Mensch und Maschine
Wenn ein Tauber wieder hören kann, ist das kein Wunder, sondern eine technische Meisterleistung. Sogenannte Intelligente Implantate übernehmen heute wichtige Körperfunktionen. Trotzdem hadert mancher Betroffene.
Mit 16 bekam Enno Park die Masern. Als er die Krankheit überstanden hatte, waren ihm nur zehn Prozent seines Hörvermögens geblieben und er galt fortan als gehörlos. Heute ist er 40 Jahre alt und trägt seit zwei Jahren ein sogenanntes Cochlea-Implantat, das sein Innenohr ersetzt. Anders als bei normal Hörenden wird der Hörnerv durch das Implantat aber nicht akustisch stimuliert, sondern elektrisch. „Ein Cochlea-Implantat besteht aus einem externen und einem internen Teil“, erklärt Martin Walger, Leiter der Audiologie an der Kölner Uniklinik die Funktionsweise. „Der äußere Teil nimmt über Mikrofone und einen Sprachprozessor Schall, zum Beispiel Sprache, auf und wandelt diesen in elektrische Signale um.“ Die Gewöhnungsphase an diesen neuen digitalisierten Hörprozess ist bei jedem Patienten unterschiedlich lang. Enno Park brauchte einige Monate, um sich umzustellen. Seitdem gehört er wieder zur Gruppe der Hörenden.

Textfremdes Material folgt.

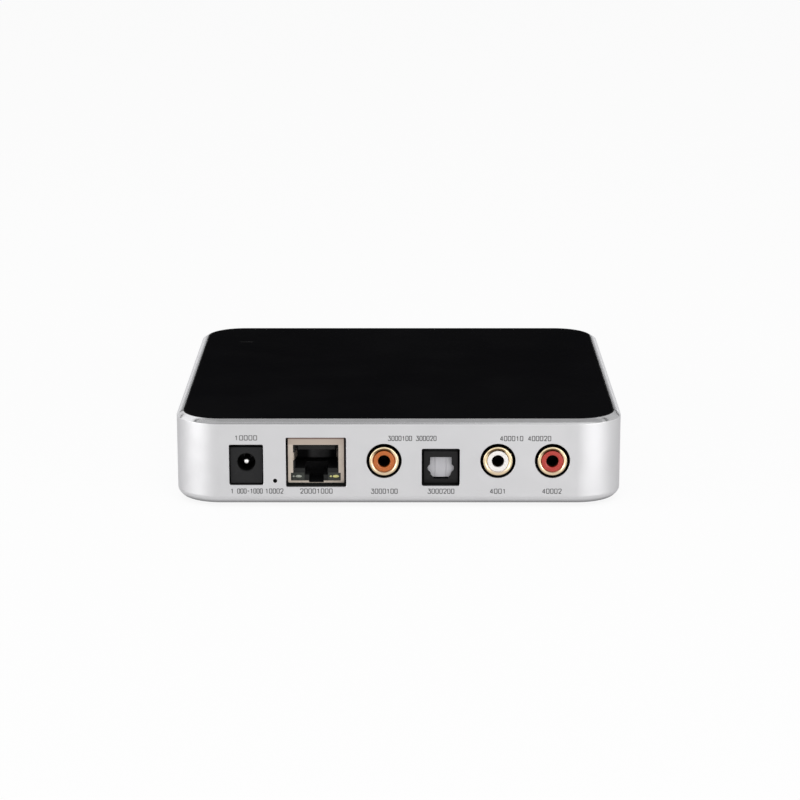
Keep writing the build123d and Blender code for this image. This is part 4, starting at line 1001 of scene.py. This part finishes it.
def makeNetworkShell():
    # the CAD shell and its moulding, with the plug's way cut out to the size seen
    n = network
    mouth, latch, light = n["mouth"], n["latch"], n["leftLight"]
    x, start, overlap = n["x"], n["front"] - 0.5, 0.02
    sheet = (start, n["front"] + 0.35)
    sides = (x - mouth["halfWidth"], x + mouth["halfWidth"])
    opening = boxGrid(sides, (start, n["front"] + 0.6), (16.5, mouth["top"]), 0.03)
    leftSide = boxGrid((x - mouth["left"], sides[0] + overlap), sheet, (mouth["shoulder"], mouth["top"]))
    leftLight = boxGrid((x - light["outer"], x - light["inner"]), sheet, light["z"])
    latchSides = (x - latch["halfWidth"], x + latch["halfWidth"])
    way = boxGrid(latchSides, (start, n["front"] + latch["depth"]), (latch["floor"], 7.6), 0.03)
    cuts = [solid(grid) for grid in (way, opening, leftSide, leftLight)]
    dressedCopy("ethernet_shield", "satinNickel", "tinned_shell", 0.08, 3, cuts=cuts)
    dressedCopy("ethernet_housing", "cavityShadeBlack", "socket_black", 0.05, cuts=cuts[:1])


def makeCombLip():
    # a bar along X: an eased outline in Y and Z, drawn from one end to the other
    comb = network["comb"]
    low, high = comb["z"]
    outline = easedCorners(
        [(comb["front"], low), (comb["back"], low), (comb["back"], high), (comb["front"], high)], 0.09, 5
    )
    ends = network["x"] + np.array([-comb["halfWidth"], comb["halfWidth"]])
    mesh = tidied(meshFrom("combLip", *solid(pointGrid(ends, *outline.T[..., None]))))
    combGrey = finish(
        "combGrey", (0.010, 0.0098, 0.0095), (0.008, 0.0078, 0.0076), (0.55, 0.7), fine=6000, depth=0.003,
        gloss=0.25,
    )
    wear(mesh, combGrey)
    place(addObject("ethernet_comb_lip", shaded(mesh, 40)), "case", "socket_black")


makeNetworkShell()
makeCombLip()
dressedCopy("ethernet_contacts", "wireGold", "gold_contact", 0.05)
dressedCopy("ethernet_light_left", "windowGrey", "light_window", 0.06)
dressedCopy("ethernet_light_right", "windowGrey", "light_window", 0.06)

lightLens = {"front": -59.85, "bulge": 0.28, "halfHeight": 0.4, "z": 8.25}
lensBulbs = ((0.0, 0.92), (-1.42, 0.30))  # middle in X and half width
# the lenses' pale colours are painted highlights on the lens bumps
lensHighlightLooks = {  # middle in X, colour and drift
    "left": (-4.95, (0.32, 0.333, 0.29), (0.265, 0.28, 0.24)),
    "right": (5.45, (0.57, 0.55, 0.215), (0.50, 0.485, 0.165)),
}


def makeLightLens(name, middle, colour, drift):
    # halves of ellipsoids on the window's face: depth = bulge * cos a, outline shrinks with sin a
    lens = lightLens
    spread = np.linspace(0, math.pi / 2, 12)
    angle = np.linspace(0, 2 * math.pi, 40, endpoint=False)[:, None]
    shells = []
    for offset, halfWidth in lensBulbs:
        share = halfWidth / lensBulbs[0][1]
        grid = pointGrid(
            network["x"] + middle + offset + halfWidth * np.cos(angle) * np.sin(spread),
            lens["front"] + 0.02 - lens["bulge"] * share * np.cos(spread),
            lens["z"] + lens["halfHeight"] * share**0.4 * np.sin(angle) * np.sin(spread),
        )
        shells.append((grid.reshape(-1, 3), gridFaces(40, 12, True, False).tolist() + [capFaces(40, 12)[1]]))
    mesh = tidied(meshFrom("lightLens", *joined(shells)))
    wear(mesh, finish(f"{name}LightLens", colour, drift, (0.3, 0.4), broad=900, depth=0.002))
    place(addObject(f"ethernet_lens_{name}", shaded(mesh, 50)), "case", "light_window")


for lensName, lensLook in lensHighlightLooks.items():
    makeLightLens(lensName, *lensLook)

optical = {
    "x": 11.75,
    "front": -61.5,
    "back": -60.5,
    "halfWidth": 4.68,
    "z": (6.9, 15.9),
    "mouth": (
        (3.0, 14.2), (3.0, 12.12), (3.25, 11.92), (3.62, 11.45), (3.70, 11.1), (3.68, 10.65), (3.45, 10.15),
        (3.0, 9.8), (2.84, 9.5), (2.70, 8.85), (2.12, 8.15), (1.98, 7.95),
    ),
    "lip": 0.07,
    "skin": {"x": (6.0, 17.3), "z": (6.0, 17.5)},  # the CAD's front skin, which the nose stands for
    "brow": (4.85, 15.92, 16.88, 0.3),  # closes the room over the nose: half width, low, high, thickness
}


def makeOpticalHousing():
    # the nose is a block with a keyed mouth, whose outline widens a little at the front
    o = optical
    sides = (o["x"] - o["halfWidth"], o["x"] + o["halfWidth"])
    nose = boxGrid(sides, (o["front"], o["back"] + 0.01), o["z"], 0.25)
    side = np.array(o["mouth"])
    outline = np.concatenate([side, (side * (-1, 1))[::-1]])
    middle = np.array([0, 10.9])
    rows = []
    for y, grow in ((o["front"] - 0.5, o["lip"] + 0.5), (o["front"] + o["lip"], 0.0), (o["back"] + 0.5, 0.0)):
        spread = middle + (outline - middle) * (1 + grow / 4)
        rows.append(pointGrid(o["x"] + spread[:, 0], y, spread[:, 1]))
    browHalf, browLow, browHigh, browDepth = o["brow"]
    brow = boxGrid(
        (o["x"] - browHalf, o["x"] + browHalf), (o["back"] - browDepth, o["back"]), (browLow, browHigh), 0.05
    )
    mesh = cutAway(
        tidied(meshFrom("opticalNose", *joined([solid(nose), solid(brow)]))),
        [solid(np.stack(rows, 1))],
    )
    noseBlack = finish(
        "noseBlack", (0.0075, 0.0072, 0.0075), (0.010, 0.0097, 0.010), (0.5, 0.62), broad=240, fine=6500,
        depth=0.005, scuffs=0.05, scuffColour=0.04, gloss=0.15,
    )
    # painted shade: the nose darker towards the bottom of its face
    shadeWhere("noseBlack", [("Z", 8.6, 7.0)], 0.002, amount=0.8)
    wear(mesh, noseBlack, finishes["cavityShadeBlack"])
    tidied(mesh, turnOut=False)
    # faces not turned to the front take the cavity black: painted shade on the nose's top and sides
    facing = np.empty(len(mesh.polygons) * 3)
    mesh.polygons.foreach_get("normal", facing)
    mesh.polygons.foreach_set("material_index", (facing[1::3] > -0.5).astype(np.int32))
    piece = addObject("optical_nose", shaded(mesh, 30))
    evenNormals(piece)
    place(piece, "case", "socket_black")
    skin = boxGrid(o["skin"]["x"], (o["front"] - 0.5, o["back"]), o["skin"]["z"], 0.03)
    dressedCopy("optical_housing", "cavityShadeBlack", "socket_black", 0.0, cuts=[solid(skin)])


makeOpticalHousing()
dressedCopy("optical_shutter", "shutterGrey", "shutter_grey", 0.05, body="optical_shutter")
print("network and optical sockets")

# Underside

for corner in ("rear_left", "rear_right", "front_left", "front_right"):
    dressedCopy(f"foot_{corner}", "rubberBlack", "black_rubber", 0.0)
dressedCopy("base_plate", "plateBlack", "dark_plate", 0.06)
dressedCopy("base_screws", "screwBlack", "black_screw", 0.04)
dressedCopy("status_light_pipe", "clearPipe", "clear_pipe", 0.05)
print("underside and status light")

# Everything else keeps its mesh and takes a finish

innerFinishes = {
    "foam": finish("foam", 0.02, 0.035, (0.85, 0.95), fine=3000, depth=0.03),
    "lamp": finish("lamp", (0.8, 0.8, 0.74), (0.7, 0.7, 0.62), (0.25, 0.35), broad=800),
    "brass_standoff": finish(
        "standoffBrass", (0.72, 0.55, 0.28), (0.62, 0.46, 0.22), (0.28, 0.4), stretch=(1, 1, 0.1), metal=1,
    ),
    "circuit_board": finish(
        "boardResist", (0.003, 0.004, 0.0035), (0.006, 0.008, 0.0065), (0.5, 0.65), broad=600, depth=0.01,
        gloss=0.15,
    ),
    "bright_screw": finish(
        "screwZinc", (0.6, 0.6, 0.62), (0.5, 0.5, 0.52), (0.28, 0.42), metal=1, scuffs=0.2,
    ),
    "spring_steel": finish(
        "springWire", (0.55, 0.55, 0.56), (0.42, 0.42, 0.43), (0.2, 0.35), stretch=(0.1, 1, 1), metal=1,
    ),
    "emitter_resin": finish(
        "smokyResin", (0.03, 0.024, 0.024), (0.045, 0.036, 0.035), (0.12, 0.2), broad=500,
    ),
    "chip_black": finish("chipResin", (0.02, 0.02, 0.022), (0.03, 0.03, 0.032), (0.5, 0.65), fine=4500),
    "pad_grey": finish("padGrey", (0.3, 0.33, 0.35), (0.36, 0.39, 0.4), (0.7, 0.85), fine=2500, depth=0.02),
    "choke_grey": finish("chokePowder", 0.06, 0.09, (0.6, 0.75), fine=2200),
    "can_aluminium": finish("canAluminium", (0.72, 0.72, 0.73), (0.64, 0.64, 0.65), (0.22, 0.34), metal=1),
    "aerial_board": finish(
        "aerialBoard", (0.02, 0.022, 0.02), (0.035, 0.04, 0.034), (0.4, 0.55), broad=700,
    ),
    "lead_jacket": finish("leadJacket", 0.02, 0.03, (0.45, 0.6), fine=3500),
    "socket_black": finishes["socketBlack"],
    "tinned_shell": finishes["satinNickel"],
}

for part in frame["record"]["subparts"]:
    node = frame["nodes"][part["node"]]
    if not node.hide_render:
        wear(node.data, innerFinishes[part["material_slot"]])
print("inner pieces finished")

# Printed marks

numerals = {
    "0": [[(0.47, 1.6), (0, 1.6), (0, 0), (1, 0), (1, 1.6), (0.53, 1.6)]],
    "1": [[(0.2, 1.2), (0.55, 1.6), (0.55, 0)]],
    "2": [[(0, 1.2), (0, 1.6), (1, 1.6), (1, 0.95), (0, 0), (1, 0)]],
    "3": [[(0, 1.6), (1, 1.6), (0.4, 0.95), (1, 0.95), (1, 0), (0, 0), (0, 0.35)]],
    "4": [[(0.75, 0), (0.75, 1.6), (0, 0.45), (1, 0.45)]],
    "-": [[(0.1, 0.8), (0.9, 0.8)]],
    " ": [],
}

printing = {"height": 1.27, "stroke": 0.24, "glyphShare": 0.66, "lift": 0.012, "front": -62.5}


def ribbon(points, width, ease):
    # a flat stroke: the path eased at its corners, offset by half a width to both sides
    path = easedCorners(points, ease, 4, closed=False)
    keep = np.r_[True, np.linalg.norm(np.diff(path, axis=0), axis=1) > 1e-6]
    path = path[keep]
    along = np.gradient(path, axis=0)
    along /= np.linalg.norm(along, axis=1, keepdims=True)
    side = np.stack([-along[:, 1], along[:, 0]], 1) * width / 2
    front, back = printing["front"] - printing["lift"], printing["front"] + 0.02
    left, right = path + side, path - side
    section = [(left, front), (right, front), (right, back), (left, back)]
    grid = np.stack([pointGrid(p[:, 0], y, p[:, 1]) for p, y in section])
    return solid(grid)


def numberStrokes(text, x, z, width):
    # each glyph stands in a cell of even width, its lines scaled to the print's height
    cell = width / len(text)
    tall, wide = printing["height"] / 1.6, cell * printing["glyphShare"]
    strokes = []
    for place, glyph in enumerate(text):
        middle = x + (place - (len(text) - 1) / 2) * cell
        for line in numerals[glyph]:
            strokes.append([(middle + (px - 0.5) * wide, z + (pz - 0.8) * tall) for px, pz in line])
    return strokes


# plain numbers beside the sockets: text, middle in X and Z, and width
printedMarks = [
    ("10000", -42.4, 20.0, 6.5),
    ("1 000-1000", -42.35, 4.7, 9.0),
    ("10002", -34.65, 4.7, 5.2),
    ("20001000", -22.95, 4.7, 9.25),
    ("3000100 300020", 3.77, 19.85, 13.6),
    ("3000100", -4.0, 4.65, 7.6),
    ("3000200", 11.8, 4.65, 7.6),
    ("400010 400020", 35.2, 19.8, 14.4),
    ("4001", 27.65, 4.65, 4.75),
    ("40002", 42.7, 4.65, 5.6),
]


def makePrint():
    ink = finish(
        "greyPrint", (0.075, 0.075, 0.077), (0.11, 0.11, 0.112), (0.5, 0.6), broad=900, fine=9000,
        depth=0.003,
    )
    strokes = []
    for text, x, z, width in printedMarks:
        strokes += [ribbon(line, printing["stroke"], 0.16) for line in numberStrokes(text, x, z, width)]
    mesh = tidied(meshFrom("greyPrint", *joined(strokes)))
    wear(mesh, ink)
    place(addObject("wall_print", shaded(mesh, 40)), "case")


makePrint()
print("printed marks")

Und er gehört seitdem zur Gruppe der so genannten Cyborgs. Der Begriff ist abgeleitet von cybernetic organism (auf Deutsch Kyborg, abgeleitet von kybernetischer Organismus) und wird von der Medizin für Menschen verwendet, die ein künstliches Teil im Körper tragen – vom Herzschrittmacher über komplexe Prothesen bis zum Cochlea-Implantat. So froh Enno Park ist, wieder hören zu können, so sehr hadert er damit, dass er keinerlei Zugriff auf das Implantat hat. „Das Ganze ist ein geschlossenes System, in dem ich als Nutzer keine Chance habe, irgendwas zu verändern.“
Eine Hand fast so gut wie die echte
Anstatt sich sozusagen fremdsteuern zu lassen, möchte Enno Park gerne selber über sein Implantat bestimmen und es seinen Bedürfnissen flexibel anpassen. So würde er seinem Implantat gerne per Smartphone mitteilen, ob er auf einer Feier alle Gespräche im Raum oder nur das Gespräch mit seinem direkten Gegenüber verstehen möchte. Einen Klick auf seinem Handy fände er wesentlich unauffälliger als das Herumnesteln am Steuergerät hinterm Ohr. Über das technische Know-how für solche Veränderungen verfügt Enno Park als überzeugter Hacker. Und auch von Rechts wegen dürfte er auf sein Implantat zugreifen, denn sobald ein Gerät erfolgreich implantiert wurde, gilt es als Körperteil. Doch die Hersteller der Hörhilfen veröffentlichen keine Informationen über die Hard- und Software. Zum einen geht es dabei um Patentschutz, zum anderen steht dahinter die Angst vor Gewährleistungsansprüchen, falls bei einem Eingriff etwas kaputt geht. Schließlich kostet ein Chochlea-Implantat bis zu 50.000 Euro.
Für Enno Park sind das keine nachvollziehbaren Argumente. Er pocht auf sein Recht und sagt: „Mein Implantat gehört mir!“ Für dieses Recht zieht er zu Felde, wirbt auf Veranstaltungen von Hacker-Clubs und plant die Gründung einer Interessenvertretung von Implantatträgern. Deutsche Cyborg Gesellschaft soll sie heißen und sich für die Belange all der Menschen stark machen, bei denen Körperfunktionen oder ganze Körperteile durch Maschinen ersetzt wurden. Außerdem soll sie dabei helfen, Vorurteile über Cyborgs abzubauen. Denn viele, die die Implantatträger heute noch als „Terminatoren“ diffamieren, werden später vielleicht mal dankbar sein, selber vom Fortschritt der Medizintechnik profitieren zu können.